Many later logicians found that Meinong’s ideas, once tidied up, actually solve problems that Russell’s approach cannot. For example, when we say “Meinong believed that the round square is round,” that sentence seems true — but Russell’s theory would treat it as false because there is no round square. The debate never really ended; it quietly shaped modern logic, language theory, and the study of fictional characters.
Why It Still Matters: From Superheroes to Science

You might think a round square is just a funny puzzle. But the question behind it appears every day. When you say “Sherlock Holmes lives at 221B Baker Street,” you aren’t lying — but Holmes never existed. When a mathematician talks about the square root of a negative number, they treat it as a real object that helps solve equations, even though it’s “impossible” in ordinary arithmetic. When you plan your weekend, you think about events and feelings that don’t exist yet. All of these cases work because our minds can reach beyond what is real, and Meinong’s theory of objects was one of the first serious attempts to explain how.
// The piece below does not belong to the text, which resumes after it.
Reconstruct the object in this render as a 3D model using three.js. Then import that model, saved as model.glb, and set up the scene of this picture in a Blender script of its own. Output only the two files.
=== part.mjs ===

He didn’t convince everyone, and philosophers still argue about whether non‑existent objects should be taken so seriously. But by insisting that what we can think about is every bit as important as what actually is, Meinong gave us a way to talk about dragons, numbers, future choices, and even nicely round squares. The next time you dream up a story or imagine something impossible, you’re following a path that a half‑blind professor in Graz cleared more than a century ago.
Think about it
- If you write a story about a city that doesn’t exist, is that city an object with properties? Does it matter whether anyone ever reads your story?
- Can a number like “the biggest number” be an object, even though it’s impossible? What does your answer say about how imagination works?
- If a scientist could predict every thought you’ll ever have, would the things you imagine still count as “objects” in Meinong’s sense?